The Federation of Indian Chambers of Commerce and Industry (FICCI) has made a strong pitch for privatising Coal India, while expressing concern about the country's energy security.
Stating that the country's energy security was under grave threat, FICCI President R. V. Kanoria called for radical reforms to break the monopoly of public sector Coal India and also attract investments in the oil and gas sectors.
Addressing the media here on the eve of FICCI's national executive meeting on Monday, he said the power sector continued to be throttled due to lack of availability of coal supplies, inadequate investments in coal exploration and high international spot prices. Energy shortage was crippling the industry even as the demand-supply gap was widening.

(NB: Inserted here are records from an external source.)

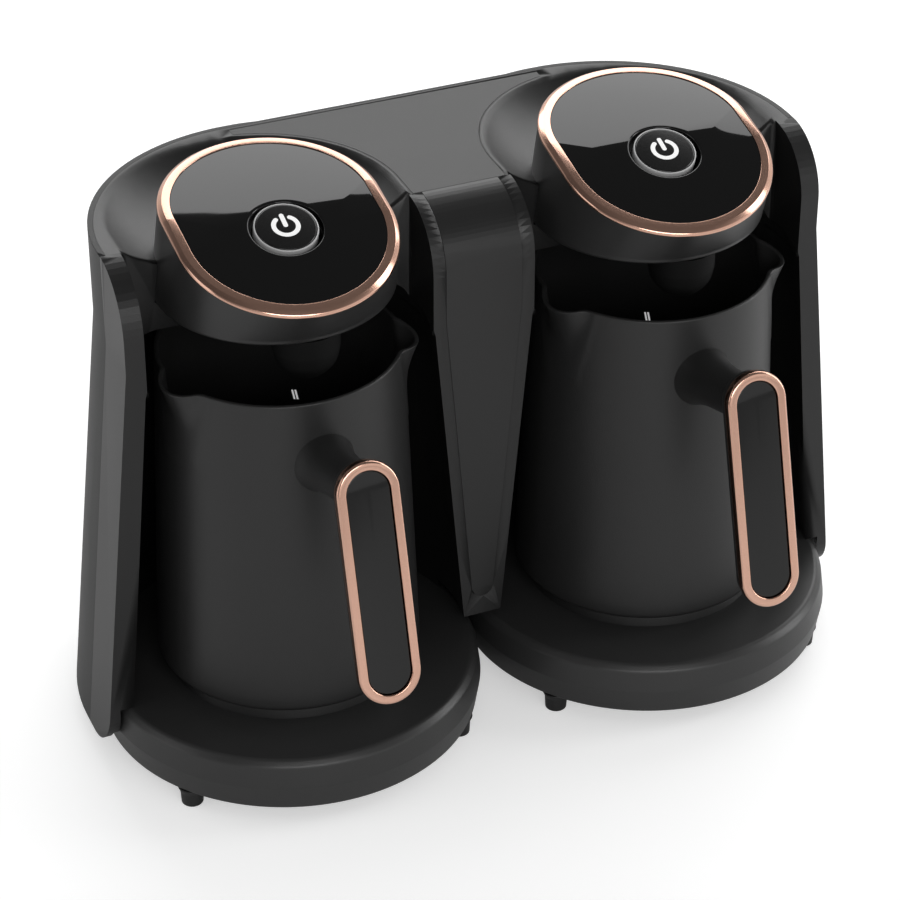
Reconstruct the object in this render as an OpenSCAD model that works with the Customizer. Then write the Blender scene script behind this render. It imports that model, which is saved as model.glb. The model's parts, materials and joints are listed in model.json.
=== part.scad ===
// Twin electric coffee maker: two brewing bays in one housing, two lift-out pots.
// Millimetres. X along the row of pots, -Y towards the user, Z up.
// Origin: centre of the overall footprint, on the table.
// Every piece is modelled where it sits; left and right halves mirror each other.

/* [Layout] */
// Gap between the two round bases
base_gap = 2; // [1.5:0.5:4]
// Height of the top deck above the table
deck_z = 200; // [198:1:204]
// Depth of the housing in front of the pot axes
front_reach = 13.5; // [12:0.5:15]
// Wall thickness of the mouldings
wall = 2.5; // [2.2:0.1:2.8]

/* [Housing] */
// Centre of the rear corners, behind the pot axes
corner_y = 12; // [11:0.5:13]
// Height under which the side walls flare outwards
flare_z = 166; // [160:1:172]
// Sideways flare for each millimetre of height
flare_k = 0.1; // [0.08:0.01:0.11]
// Radius of the roll-over between deck and front
roll_r = 22; // [20:1:22]
// Height of the lower edge of the housing
skirt_z = 10; // [9:0.5:12]

/* [Bays] */
// Ledge of the base round the bay wall, at a height of 100 mm
bay_inset = 10.8; // [10.5:0.1:11.5]
// Bay radius lost for each millimetre of height
bay_k = 0.087; // [0.08:0.001:0.09]
// Height of the bay ceiling
bay_top = 167.5; // [167:0.5:169]
// Width of the deck beside the dished wells
deck_rim = 7; // [6.5:0.1:8]
// Height of the bottom of the well
well_z = 191; // [190:0.5:192]
// Radius of the dish of the well
dish_r = 35; // [33:1:38]

/* [Heads] */
// Tilt of the front half of the lids, degrees
front_tilt = 18.4; // [17:0.1:19]
// Tilt of the rear half of the lids, degrees
rear_tilt = 7.7; // [6.5:0.1:8.5]
// Place of the fold across the lids, from the pot axis
fold_y = -1.7; // [-3:0.1:0]
// Height of the fold at the edge of the lids
fold_z = 207.2; // [206:0.2:209]
// Rise of the crowned lid in its middle
crown = 2.2; // [1.6:0.1:2.4]
// Radius of the lid outline
lid_r = 38.5; // [38:0.1:39]
// Width of the bright ring round the lid
ring_w = 4.5; // [4:0.1:5]
// Height of the underside of the head
head_z = 178; // [177:0.5:180]

/* [Buttons] */
// Radius of the button cap
cap_r = 11; // [10.5:0.1:11.2]
// Travel of the button
travel = 1; // [0.8:0.1:1]

/* [Bases] */
// Radius of the round bases
base_r = 70; // [69:0.5:70]
// Height of the flat top of the bases
base_z = 28.4; // [27.5:0.1:29]
// Height of the rubber feet
foot_h = 7.5; // [6.5:0.5:8]

/* [Pots] */
// Ledge of the base round the bottom of the pot
pot_inset = 22.2; // [22:0.1:23]
// Taper of the pot from its bottom to its rim
pot_taper = 4.8; // [4.4:0.1:5.2]
// Height of the rim above the table
rim_z = 158.4; // [156:0.1:158.6]
// Height of the hot plate on which the pot stands
plate_z = 33.5; // [33:0.1:34]
// Wall thickness of the pot
pot_wall = 1.6; // [1.4:0.1:2]
// Width of the grip
grip_w = 22; // [21:0.5:23]
// Length of the grip
grip_l = 86.7; // [84:0.1:88]
// Backward lean of the grip, degrees
grip_tilt = 15.7; // [14:0.1:17]

/* [View] */
// Which node to build

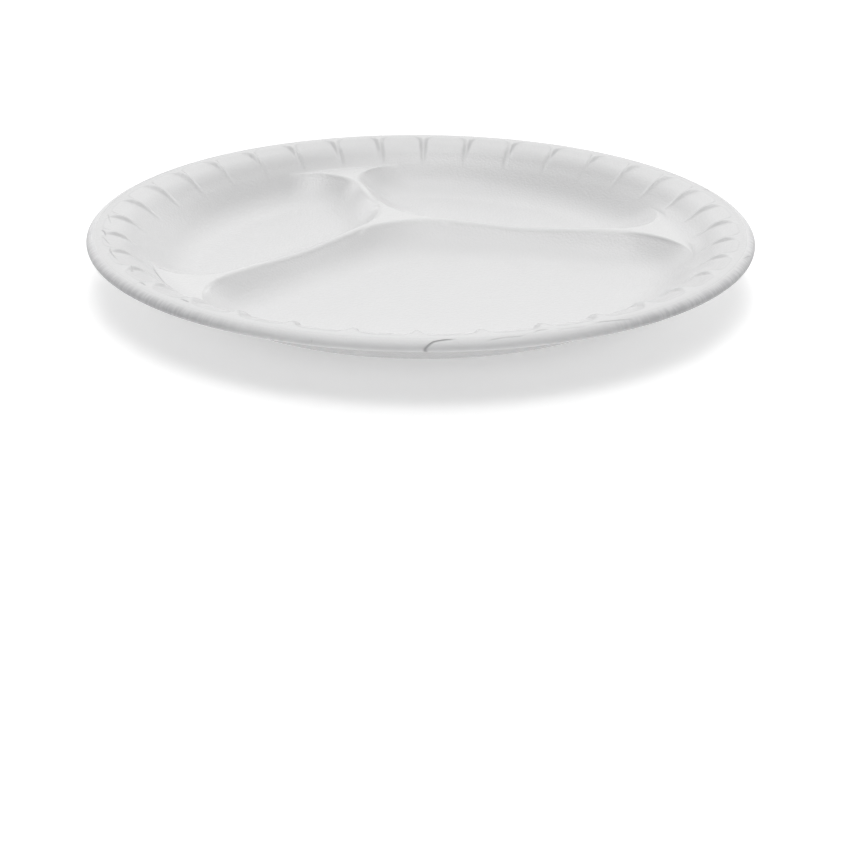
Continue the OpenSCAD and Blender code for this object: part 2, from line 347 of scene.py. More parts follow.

He also pressed for rationalisation of subsidies on petroleum products and encouragement to renewable energy sector to reduce the mounting fuel import bill. At present, India imported 73 per cent of oil, 20 per cent of natural gas which were expected to rise during the XII Plan. Coal imports would reach 400 million tonnes in 20 years.
“As a result, our economic parameters have started looking bleak, country's credit rating has been downgraded. It is a wake-up call for the government to act for overall good of the economy,” he said
He said the FICCI estimated that the combined fiscal deficit of the Centre and the states was likely to touch 10 per cent. “We can't afford to have fiscal profligacy anymore”. He questioned the need to provide subsidy on diesel and called for a re-thinking on fertilizer subsidy.
R. S. Sharma, Head, FICCI committee on energy, said CIL, sitting on Rs.56,000-crore cash reserve, had clearances for 200 million tonnes coal excavation. Yet, its output was stagnating. Mr. Kanoria said, in the oil and gas sector, too, the scenario was gloomy. If the subsidies continued, the import bill, with a trade deficit of $185 billion, would further increase. Subsidies intended for the target groups were enjoyed by all and misused by vested interests.
The power sector faced the problem of irrational retail tariffs. While the government gave free power to the agriculture sector, it passed on the difference to the industry. Populism should not become a compulsion, he added.
Later, addressing the members of Federation of AP Chambers of Commerce & Industry, Mr. Kanoria said that any policy of the Centre should not be discretionary. Referring to the tendering process for private plants, he felt that the policy of awarding the contract only to the lowest bidder was not always sustainable.